● EXERCISE BRIEF: Go through the data below. List every line that holds the word "pose".

● AVAILABLE RECORDS:
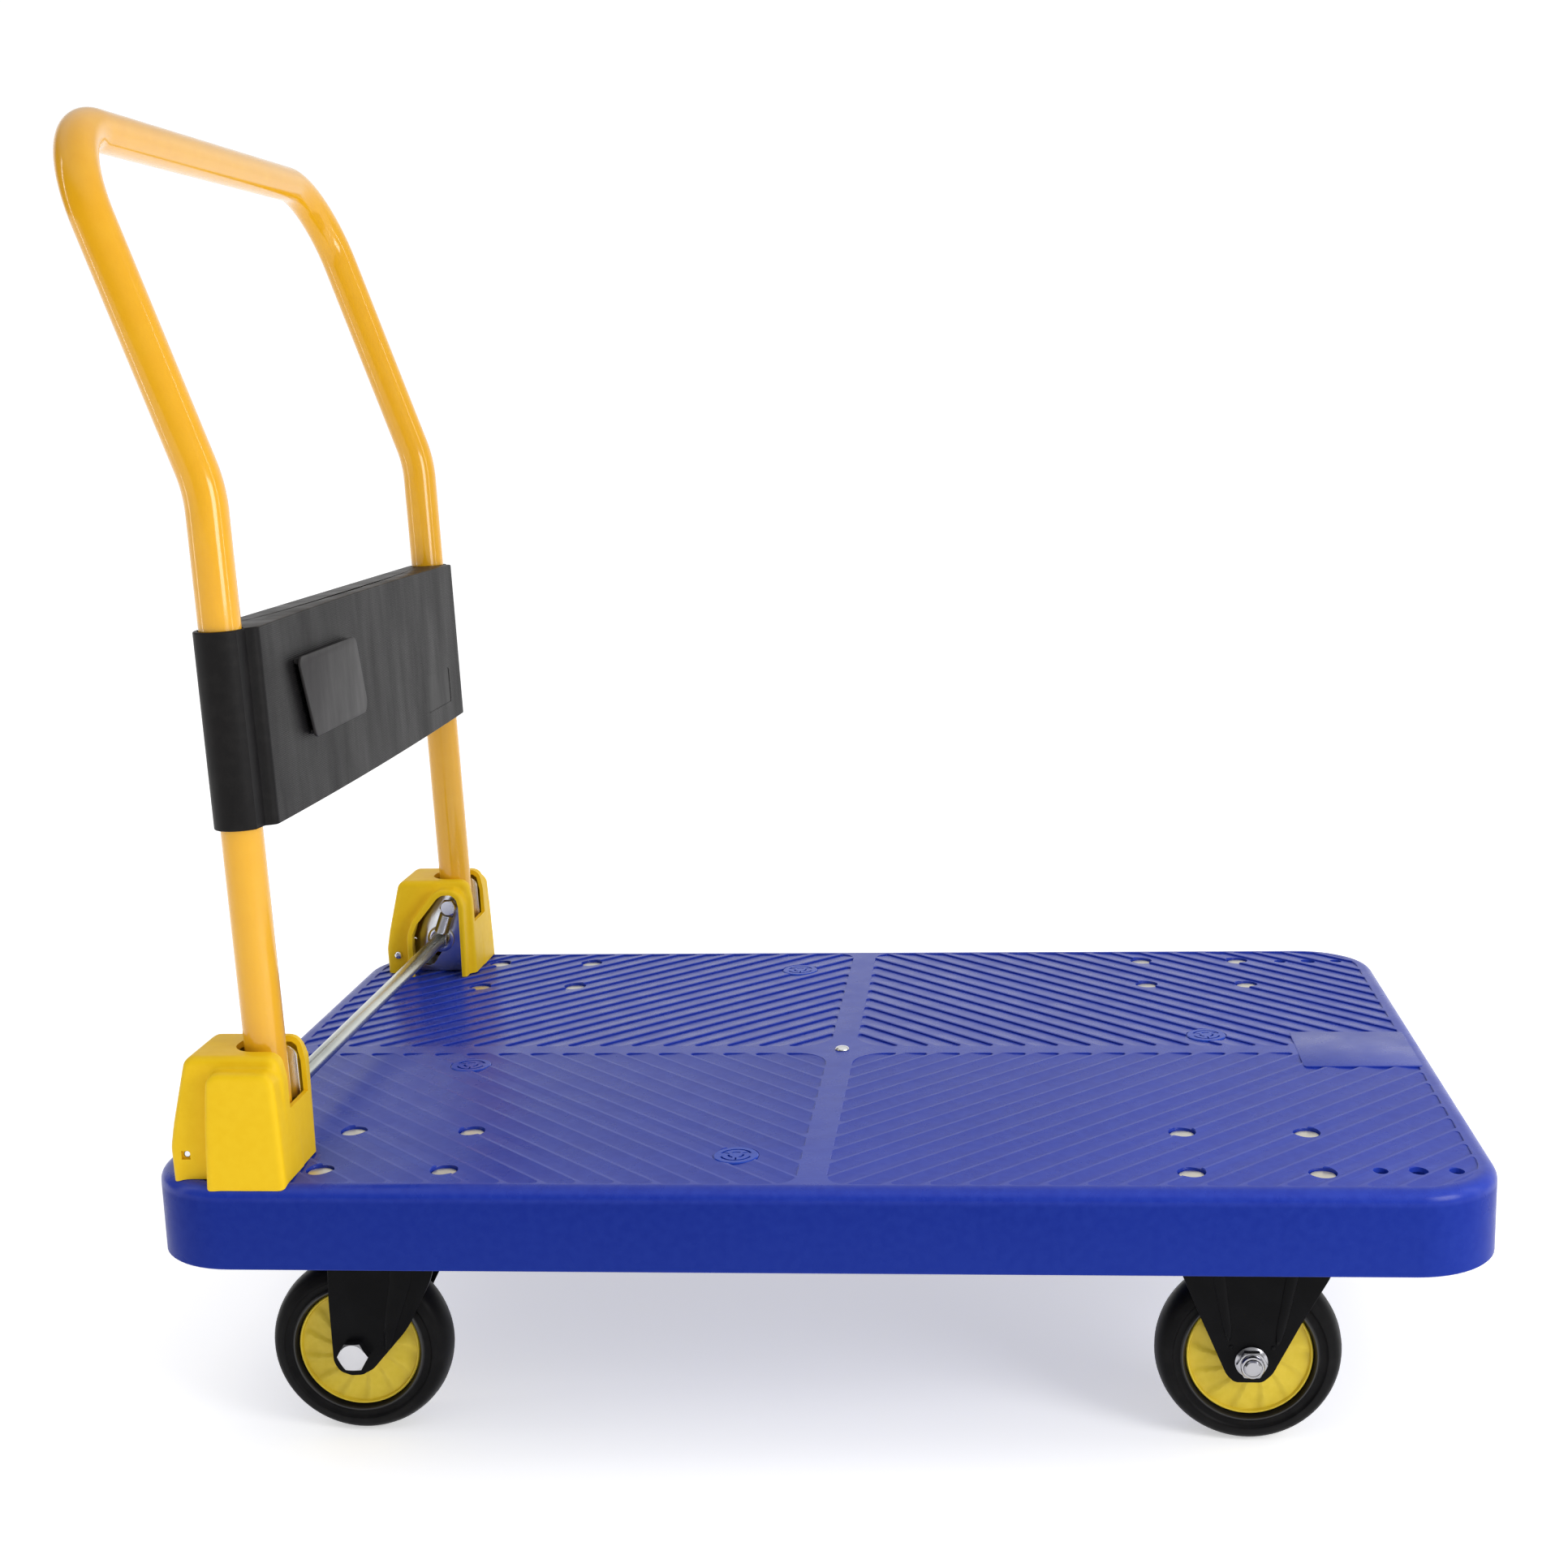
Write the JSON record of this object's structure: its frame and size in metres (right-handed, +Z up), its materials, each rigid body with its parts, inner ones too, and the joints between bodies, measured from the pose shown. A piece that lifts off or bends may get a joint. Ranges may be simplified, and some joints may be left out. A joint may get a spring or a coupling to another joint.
{
  "type": "folding platform cart",
  "caption": "Flat moulded platform cart with a fold-down tube handle, back panel, foot release bar, rear swivel casters and front rigid casters.",
  "frame": {"origin": "on the floor, under the centre of the whole cart's bounding box with the handle upright", "axes": "+X along the deck towards the rigid casters, +Y to the left of someone pushing, +Z up"},
  "size_m": [0.9199, 0.6, 0.9017],
  "materials": {
    "deck_plastic": "semi-gloss moulded polypropylene, blue",
    "cover_plastic": "satin moulded plastic, yellow",
    "hub_plastic": "satin moulded plastic, yellow",
    "panel_plastic": "matte black plastic, finely ribbed face",
    "tube_paint": "gloss yellow powder coat",
    "fork_paint": "satin black paint",
    "tyre_rubber": "matte black rubber",
    "zinc_steel": "bright zinc plate",
    "mount_steel": "pale zinc plate"
  },
  "bodies": {
    "chassis": {"deck": "deck_plastic", "deck_plug_1": "deck_plastic", "deck_plug_2": "deck_plastic", "deck_plug_3": "deck_plastic", "deck_plug_4": "deck_plastic", "centre_stud": "zinc_steel", "caster_bolts_rear_left": "mount_steel", "swivel_plate_rear_left": "fork_paint", "kingpin_rear_left": "zinc_steel", "ball_race_rear_left": "zinc_steel", "caster_bolts_rear_right": "mount_steel", "swivel_plate_rear_right": "fork_paint", "kingpin_rear_right": "zinc_steel", "ball_race_rear_right": "zinc_steel", "caster_bolts_front_left": "mount_steel", "fork_front_left": "fork_paint", "axle_bolt_front_left": "zinc_steel", "axle_nut_front_left": "zinc_steel", "axle_sleeve_front_left": "zinc_steel", "caster_bolts_front_right": "mount_steel", "fork_front_right": "fork_paint", "axle_bolt_front_right": "zinc_steel", "axle_nut_front_right": "zinc_steel", "axle_sleeve_front_right": "zinc_steel", "hinge_bracket_left": "zinc_steel", "hinge_bracket_right": "zinc_steel", "bracket_bolts_left": "zinc_steel", "bracket_bolts_right": "zinc_steel", "hinge_cover_left": "cover_plastic", "hinge_cover_right": "cover_plastic", "cover_screw_left": "zinc_steel", "cover_screw_right": "zinc_steel", "pivot_bolt_left": "zinc_steel", "pivot_bolt_right": "zinc_steel", "pivot_nut_left": "zinc_steel", "pivot_nut_right": "zinc_steel", "release_spring_left": "zinc_steel", "release_spring_right": "zinc_steel"},
    "handle": {"handle_tube": "tube_paint", "back_panel": "panel_plastic", "panel_tab": "panel_plastic"},
    "release_bar": {"release_bar": "zinc_steel", "bar_washer_left": "zinc_steel", "bar_washer_right": "zinc_steel"},
    "swivel_left": {"fork_rear_left": "fork_paint", "axle_bolt_rear_left": "zinc_steel", "axle_nut_rear_left": "zinc_steel", "axle_sleeve_rear_left": "zinc_steel"},
    "wheel_rear_left": {"tyre_rear_left": "tyre_rubber", "hub_rear_left": "hub_plastic"},
    "swivel_right": {"fork_rear_right": "fork_paint", "axle_bolt_rear_right": "zinc_steel", "axle_nut_rear_right": "zinc_steel", "axle_sleeve_rear_right": "zinc_steel"},
    "wheel_rear_right": {"tyre_rear_right": "tyre_rubber", "hub_rear_right": "hub_plastic"},
    "wheel_front_left": {"tyre_front_left": "tyre_rubber", "hub_front_left": "hub_plastic"},
    "wheel_front_right": {"tyre_front_right": "tyre_rubber", "hub_front_right": "hub_plastic"}
  },
  "joints": [
    {"name": "handle_fold", "type": "hinge", "parent": "chassis", "child": "handle", "pos_m": [-0.35789, 0, 0.267], "axis": [0, 1, 0], "range_deg": [0, 92]},
    {"name": "release_slide", "type": "slide", "parent": "chassis", "child": "release_bar", "axis": [-0.5547, 0, -0.8321], "range_m": [0, 0.0216], "stiffness_N_per_m": 1000, "springref_m": -0.012, "deforming": ["release_spring_left", "release_spring_right"]},
    {"name": "swivel_left_turn", "type": "hinge", "parent": "chassis", "child": "swivel_left", "pos_m": [-0.28159, 0.225, 0.14], "axis": [0, 0, 1], "continuous": true},
    {"name": "wheel_rear_left_roll", "type": "hinge", "parent": "swivel_left", "child": "wheel_rear_left", "pos_m": [-0.31459, 0.225, 0.0635], "axis": [0, 1, 0], "continuous": true},
    {"name": "wheel_front_left_roll", "type": "hinge", "parent": "chassis", "child": "wheel_front_left", "pos_m": [0.30181, 0.225, 0.0635], "axis": [0, 1, 0], "continuous": true},
    {"name": "swivel_right_turn", "type": "hinge", "parent": "chassis", "child": "swivel_right", "pos_m": [-0.28159, -0.225, 0.14], "axis": [0, 0, 1], "continuous": true},
    {"name": "wheel_rear_right_roll", "type": "hinge", "parent": "swivel_right", "child": "wheel_rear_right", "pos_m": [-0.31459, -0.225, 0.0635], "axis": [0, 1, 0], "continuous": true},
    {"name": "wheel_front_right_roll", "type": "hinge", "parent": "chassis", "child": "wheel_front_right", "pos_m": [0.30181, -0.225, 0.0635], "axis": [0, 1, 0], "continuous": true}
  ]
}
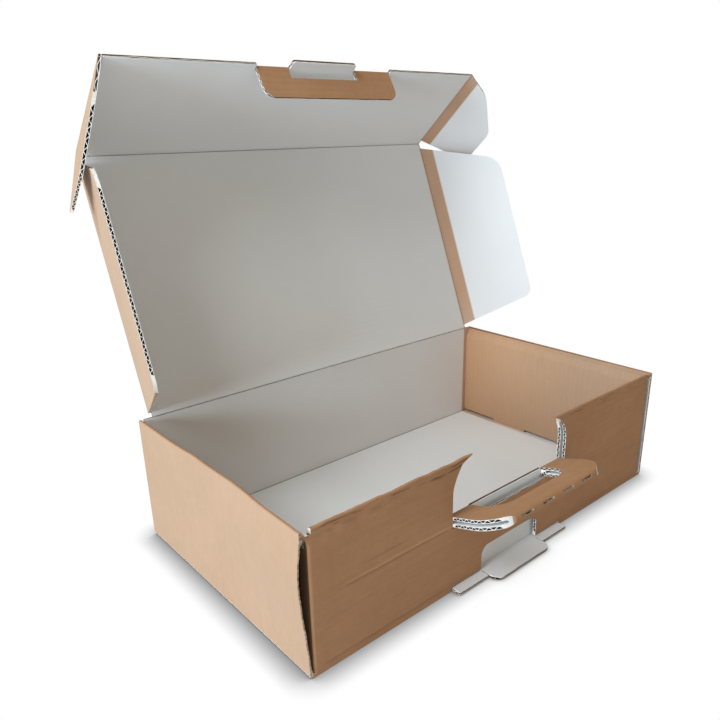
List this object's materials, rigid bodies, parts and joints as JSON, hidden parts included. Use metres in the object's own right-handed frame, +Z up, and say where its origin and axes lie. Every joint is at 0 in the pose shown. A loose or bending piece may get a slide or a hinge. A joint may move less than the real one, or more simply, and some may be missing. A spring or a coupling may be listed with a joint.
{
  "type": "corrugated mailer box",
  "caption": "Corrugated mailer box folded from one sheet, with a fold-out carrying handle, tuck-in lid and side flaps, kraft outside and white inside, standing open.",
  "frame": {"origin": "middle of the tray's base, on the surface that the box stands on", "axes": "+X to the right across the front wall with the handle, +Y towards the back wall that the lid folds from, +Z up"},
  "size_m": [0.5463, 0.3963, 0.4355],
  "materials": {
    "kraft_board": "matt kraft paper",
    "white_board": "matt white paper"
  },
  "bodies": {
    "tray": {"tray": "kraft_board"},
    "handle": {"handle": "kraft_board"},
    "lid": {"lid": "white_board"},
    "lid_flap_left": {"lid_flap_left": "white_board"},
    "lid_flap_right": {"lid_flap_right": "white_board"},
    "tuck_panel": {"tuck_panel": "white_board"},
    "dust_flap_left": {"dust_flap_left": "white_board"},
    "dust_flap_right": {"dust_flap_right": "white_board"},
    "lock_flap": {"lock_flap": "kraft_board"}
  },
  "joints": [
    {"name": "lid_crease", "type": "hinge", "parent": "tray", "child": "lid", "pos_m": [0, 0.1285, 0.1233], "axis": [-1, 0, 0], "range_deg": [-36, 68]},
    {"name": "tuck_crease", "type": "hinge", "parent": "lid", "child": "tuck_panel", "pos_m": [0, 0.2172, 0.35436], "axis": [-1, 0, 0], "range_deg": [-6, 70]},
    {"name": "left_lid_flap_crease", "type": "hinge", "parent": "lid", "child": "lid_flap_left", "pos_m": [-0.2197, 0.17285, 0.23883], "axis": [0, -0.3584, -0.9336], "range_deg": [-16, 0]},
    {"name": "right_lid_flap_crease", "type": "hinge", "parent": "lid", "child": "lid_flap_right", "pos_m": [0.2197, 0.17285, 0.23883], "axis": [0, 0.3584, 0.9336], "range_deg": [-54, 0]},
    {"name": "left_dust_flap_crease", "type": "hinge", "parent": "tuck_panel", "child": "dust_flap_left", "pos_m": [-0.2197, 0.17323, 0.39258], "axis": [0, 0.7547, -0.6561], "range_deg": [0, 67]},
    {"name": "right_dust_flap_crease", "type": "hinge", "parent": "tuck_panel", "child": "dust_flap_right", "pos_m": [0.2197, 0.17323, 0.39258], "axis": [0, -0.7547, 0.6561], "range_deg": [0, 28]},
    {"name": "lock_flap_crease", "type": "hinge", "parent": "tuck_panel", "child": "lock_flap", "pos_m": [0, 0.13267, 0.42784], "axis": [-1, 0, 0], "range_deg": [-25, 100]},
    {"name": "handle_crease", "type": "hinge", "parent": "tray", "child": "handle", "pos_m": [0, -0.1255, 0.067], "axis": [1, 0, 0], "range_deg": [-72, 18]}
  ]
}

● COMPLETE OUTPUT:
Write the JSON record of this object's structure: its frame and size in metres (right-handed, +Z up), its materials, each rigid body with its parts, inner ones too, and the joints between bodies, measured from the pose shown. A piece that lifts off or bends may get a joint. Ranges may be simplified, and some joints may be left out. A joint may get a spring or a coupling to another joint.
List this object's materials, rigid bodies, parts and joints as JSON, hidden parts included. Use metres in the object's own right-handed frame, +Z up, and say where its origin and axes lie. Every joint is at 0 in the pose shown. A loose or bending piece may get a slide or a hinge. A joint may move less than the real one, or more simply, and some may be missing. A spring or a coupling may be listed with a joint.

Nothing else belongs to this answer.